By law, all government officials see a 10 percent docking of their pay to be placed in their name in the EPF along with a further 10 percent added by their own employer, a facility that has now been extended to the non-government sector as well. Then came the CITF, where, too, one can save some more, provided that the combined savings at both EPF and CITF does not exceed 33 percent of your total income or Rs 300,000, whichever is lower. The idea is to encourage thrift and make use of that money for the ‘economic development of the nation’, as the CITF puts it. And, since thrift is rewarded by making all the savings in EPF and CITF tax-free, there is a strong financial rationale to save as much as possible.
There is nothing either the management or the staff of both EPF and CITF have to do to make sure that their depositor base continues to rise and that they also save the maximum possible amounts. Yet, both institutions now wield the kind of clout commercial banks can only dream of, and they are courted by one and all for possible investment. The investing has been done in a number of projects, and true to the Nepali saying that goes something along the lines, ‘Those who harvest honey get to lick their hands’, EPF and CITF officials have also ensured that they themselves benefit personally. Hence, every hydropower project that receives loans from either always includes the provision that a certain percentage of shares will be reserved for employees of EPF and CITF. In effect, staff at EPF and CITF use the influence our money gives them to guarantee themselves promoter shares in lucrative projects. Economists have an apt term to describe such a phenomenon: rent-seeking.
Let us next look at the said hydropower projects. All the projects funded by EPF and CITF have been owned by the Nepal Electricity Authority (NEA) or one of its subsidiary companies. There is a simple reason for that: NEA has reserved all the ‘good’ projects for itself, in which returns are guaranteed at a relatively higher scale. Not to let any opportunity to lick the honeyed hands pass, NEA, too, has invariably introduced the provision ensuring that its employees (and of its subsidiaries) are provided with promoter shares in these projects. What is happening is this. In the NEA, the government has created a monopoly that generates, transmits and distributes electricity, and has also granted it first dibs on all hydropower projects in the country. Leveraging such a position, the NEA is easily able to seek financial partners that would benefit not only the institution but also the employees themselves.

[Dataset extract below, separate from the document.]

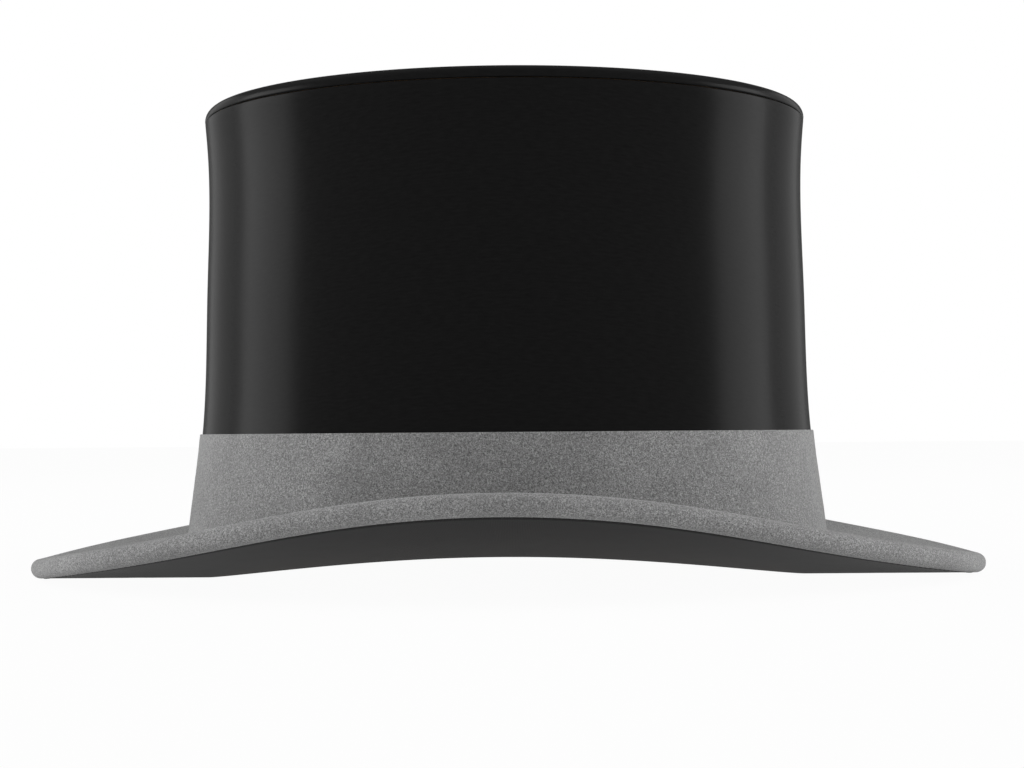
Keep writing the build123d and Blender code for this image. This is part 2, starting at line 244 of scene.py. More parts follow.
def ring_piece(name, section, material, replaces=(), angles=None, disc=False):
    """A band round the hat. section(angle) gives the loop of points cut across it.

    For a disc, section(angle) goes from the middle of one side over the rim to the middle of
    the other.
    """
    closed = angles is None
    angles = angles or [2 * pi * i / COLUMNS for i in range(COLUMNS)]
    loops = [section(angle) for angle in angles]
    rows = len(loops[0])
    points = [point for loop in loops for point in loop]
    faces = grid_faces(len(loops), rows, closed, not disc)
    if disc:
        faces += [tuple(i * rows + j for i in range(len(loops))) for j in (0, rows - 1)]
    elif not closed:
        faces += [tuple(first * rows + j for j in range(rows)) for first in (0, len(loops) - 1)]
    uvs = []
    for i, loop in enumerate(loops):
        run = 0.0
        for j, point in enumerate(loop):
            run += (Vector(point) - Vector(loop[j - 1])).length if j else 0.0
            uvs.append((angles[i] * 95 * MM, run * MM))
    return make_piece(name, points, faces, uvs, material, replaces)


def tubes(name, paths, radius, material, sides=6):
    """Many short round threads, each through its own list of points."""
    points, faces = [], []
    for path in paths:
        path = [Vector(p) for p in path]
        first = len(points)
        for i, middle in enumerate(path):
            along = (path[min(i + 1, len(path) - 1)] - path[max(i - 1, 0)]).normalized()
            side = along.orthogonal().normalized()
            up = along.cross(side)
            size = radius * (0.45 if i in (0, len(path) - 1) else 1.0)
            for k in range(sides):
                turn = 2 * pi * k / sides
                points.append(tuple(middle + (side * cos(turn) + up * sin(turn)) * size))
        faces += grid_faces(len(path), sides, False, True, first)
        faces += [tuple(first + k for k in range(sides))[::-1]]
        last = first + (len(path) - 1) * sides
        faces += [tuple(last + k for k in range(sides))]
    return make_piece(name, points, faces, [], material)


# ---------------------------------------------------------------- materials
class Shader:
    """Short ways to wire one material's nodes."""

    def __init__(self, name, use_lay=False):
        self.material = bpy.data.materials.new(name)
        self.material.use_nodes = True
        self.tree = self.material.node_tree
        self.surface = self.tree.nodes["Principled BSDF"]
        place = self.tree.nodes.new("ShaderNodeTexCoord")
        self.place = place.outputs["UV" if use_lay else "Object"]
        self.height = None

    def put(self, **values):
        for key, value in values.items():
            self.surface.inputs[key.replace("_", " ")].default_value = value

    def link(self, source, target):
        self.tree.links.new(source, target)

    def noise(self, scale, detail=2.0, stretch=(1, 1, 1)):
        mapping = self.tree.nodes.new("ShaderNodeMapping")
        mapping.inputs["Scale"].default_value = stretch
        texture = self.tree.nodes.new("ShaderNodeTexNoise")
        texture.inputs["Scale"].default_value = scale
        texture.inputs["Detail"].default_value = detail
        self.link(self.place, mapping.inputs["Vector"])
        self.link(mapping.outputs["Vector"], texture.inputs["Vector"])
        return texture.outputs["Fac"]

    def wave(self, scale, direction, distortion=0.0, detail_scale=1.0):
        texture = self.tree.nodes.new("ShaderNodeTexWave")
        texture.bands_direction = direction
        texture.inputs["Scale"].default_value = scale
        texture.inputs["Distortion"].default_value = distortion
        texture.inputs["Detail Scale"].default_value = detail_scale
        self.link(self.place, texture.inputs["Vector"])
        return texture.outputs["Fac"]

    def spread(self, value, low, high, new_low, new_high):
        node = self.tree.nodes.new("ShaderNodeMapRange")
        node.inputs["From Min"].default_value = low
        node.inputs["From Max"].default_value = high
        node.inputs["To Min"].default_value = new_low
        node.inputs["To Max"].default_value = new_high
        self.link(value, node.inputs["Value"])
        return node.outputs["Result"]

    def combine(self, first, second, kind="MULTIPLY"):
        node = self.tree.nodes.new("ShaderNodeMath")
        node.operation = kind
        self.link(first, node.inputs[0])
        self.link(second, node.inputs[1])
        return node.outputs["Value"]

    def colour(self, value, dark, light):
        ramp = self.tree.nodes.new("ShaderNodeMix")
        ramp.data_type = "RGBA"
        ramp.inputs["A"].default_value = (*dark, 1)
        ramp.inputs["B"].default_value = (*light, 1)
        self.link(value, ramp.inputs["Factor"])
        self.link(ramp.outputs["Result"], self.surface.inputs["Base Color"])

    def bump(self, value, depth_mm, strength=1.0):
        node = self.tree.nodes.new("ShaderNodeBump")
        node.inputs["Distance"].default_value = depth_mm * MM
        node.inputs["Strength"].default_value = strength
        self.link(value, node.inputs["Height"])
        if self.height is not None:
            self.link(self.height, node.inputs["Normal"])
        self.height = node.outputs["Normal"]
        self.link(self.height, self.surface.inputs["Normal"])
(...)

After June of 2001, when Prince Gyanendra became King Gyanendra, I, like many others, was asked if there would be renewed hope for Nepal with the new king since he has been a ‘successful businessman’, and would know something about management. The one answer I gave everyone was simple. He could be called a businessman if he had plunged into the open market in competition with our Marwaris. Operating out of the palace to ensure he was cut into every business deal that took his fancy and using his position to smooth things over for his businesses does not make him a businessman—only a rent-seeker.

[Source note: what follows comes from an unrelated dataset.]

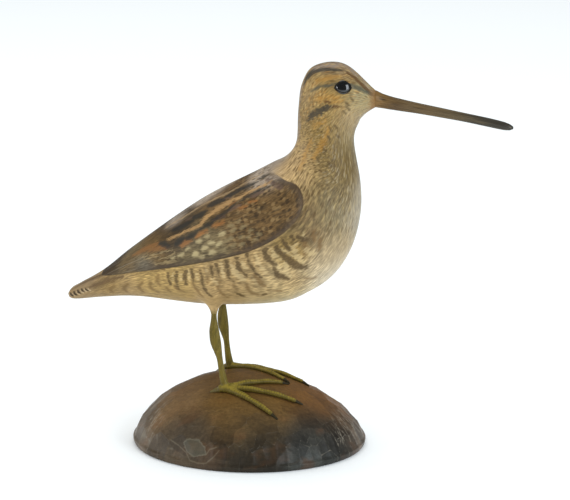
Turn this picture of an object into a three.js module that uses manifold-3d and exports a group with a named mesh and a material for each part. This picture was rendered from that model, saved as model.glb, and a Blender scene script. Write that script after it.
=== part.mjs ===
// A painted shorebird decoy: a carved wooden snipe on two legs, standing on a domed wooden base.
// Millimetres, +Z up. The bird faces +X, its left side is +Y, and the origin is the middle of
// the flat underside of the base.

import * as THREE from "three";
import { mergeVertices } from "three/addons/utils/BufferGeometryUtils.js";
import Module from "manifold-3d";

const wasm = await Module();
wasm.setup();

// The bird: its own length from tail tip to the root of the bill, and its greatest width.
const BIRD_LENGTH = 150;
const BODY_WIDTH = 58;
const BILL_LENGTH = 66;
const BILL_DROOP = THREE.MathUtils.degToRad(9.7);
const WING_RELIEF = 1.4;
const EYE_DIAMETER = 6.6;
const EYE_BULGE = 1.3;
const EYE_DEPTH = 2.4;

// The legs: heights are between the sole of the foot and the end of the thigh.
const LEG_LENGTH = 36.8;
const LEG_THICKNESS = 2.9;
const HOCK_THICKNESS = 5.3;
const LEG_TOP_SETBACK = 14.8;
const LEG_TOP_STAGGER = 0.3;
const LEG_TOP_SPACING = 27;
const THIGH_ROOT = 10.4;
const THIGH_FLARE = 7;
const THIGH_DROP = 1.8;
const FOOT_SETBACK = 10.4;
const FOOT_STAGGER = 1.4;
const FOOT_SPACING = 35.5;
const FOOT_KNUCKLE = 5.2;

// The toes: the length of the longest toe of the right foot, claw and all. Each toe's own length
// is a share of it, and its heading is in degrees from straight ahead towards the bird's left. The
// feet were bent by hand, so they aren't quite a pair.
const TOE_LENGTH = 37.6;
const TOES = {
  right: [
    { at: "outer", share: 0.8, heading: -26 },
    { at: "middle", share: 1, heading: 2 },
    { at: "inner", share: 0.87, heading: 27 },
    { at: "hind", share: 0.2, heading: 182 },
  ],
  left: [
    { at: "outer", share: 0.8, heading: 14 },
    { at: "middle", share: 1.12, heading: -14.5 },
    { at: "inner", share: 1, heading: -31 },
    { at: "hind", share: 0.2, heading: 168 },
  ],
};
const TOE_THICKNESS = 2.7;
const CLAW_LENGTH = 4.2;

// The base: a dome on an oval plan, with its crown a little behind the middle. It is widest a
// little above the table, and its lower edge is rounded under.
const BASE_LENGTH = 115;
const BASE_WIDTH = 97;
const BASE_HEIGHT = 35.2;
const CROWN_SETBACK = 3.8;
const RIM_HEIGHT = 2.8;
const RIM_UNDERCUT = 1.3;
const GOUGE_DEPTH = 1;
const GOUGE_WIDTH = 11.5;

// Clearance between two pieces that touch.
const FIT_GAP = 0.3;

// Where the eye sits on the head: how far along the stations, and how far round from the crown.
const EYE_STATION = 0.911;
const EYE_TURN = THREE.MathUtils.degToRad(78);

// Share of the bird's length, from the tail tip, at which the thighs stand.
const BALANCE = 0.4963;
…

It is probably a function of our socio-economic development, but rent-seeking seems ingrained in our psyche. Or else, what logic would have induced the Civil Aviation Authority of Nepal (CAAN) and the Nepal Oil Corporation (NOC) to announce bonuses to their employees last year? With government approval, CAAN charges every flyer that uses Nepal’s airports and every airplane that lands here. The money collected by CAAN is meant to be used to provide services to both travellers and airlines. Given that the Kathmandu airport has consistently been voted the worst in the world and the ones outside of the capital are even worse, it would take a fair amount of gall to argue that since CAAN has instead saved the money it would like to distribute bonuses.
Since a bonus is a profitable company’s way of saying thank you to employees for all the hard work they put in, there is something patently immoral about distributing bonuses to employees of companies such as the NOC that make money for the simple reason that they are monopolies mandated by a country’s laws. Public opinion and government action thwarted both CAAN and NOC from their bonus-distribution plans. But, the mutually beneficially racket being enacted openly by EPF, CITF and NEA has hardly generated a murmur. Or, perhaps we have failed to recognise rent-seeking even when we see it.

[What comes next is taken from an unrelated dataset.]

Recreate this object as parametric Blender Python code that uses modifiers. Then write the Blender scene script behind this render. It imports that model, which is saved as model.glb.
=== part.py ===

Just like no one seems to when some bureaucrats are paid ‘performance-based encouragement bonus’ for performing a job each has sworn to discharge ‘faithfully to the best of my knowledge and wisdom’. Introduced a little over a decade ago in the tax-raising offices of customs and internal revenue to encourage officials there to be more proactive in levying and raising taxes, I am not aware of any review conducted to see how effective the bonus has been either in terms of increasing revenue or decreasing corruption. Yet, that has not prevented the scheme from being extended to other government departments. Currently, employees of the following offices receive the ‘performance-based encouragement bonus’ of 50 percent of their salary: Customs, Internal Revenue, District Treasury Controller Office, Auditor General’s Office, Commission for the Investigation of Abuse of Authority, the courts, Attorney General’s Office, National Vigilance Centre, Department of Civil Personnel Records, Public Procurement Monitoring Office, Prime Minister’s Office, President’s Office, Vice-President’s Office, Parliamentary Service, and National Reconstruction Authority (NRA). Is it just a coincidence that apart from the NRA, whose employees have gone on strike now and then over the issue, all the other offices either have a regulatory function or are associated with the high and mighty of the land? In my view, performance bonuses would be better spent on public servants like teachers, health workers, technicians, etc, the ones without whose performance the system would easily collapse, rather that the rent-seekers mentioned above.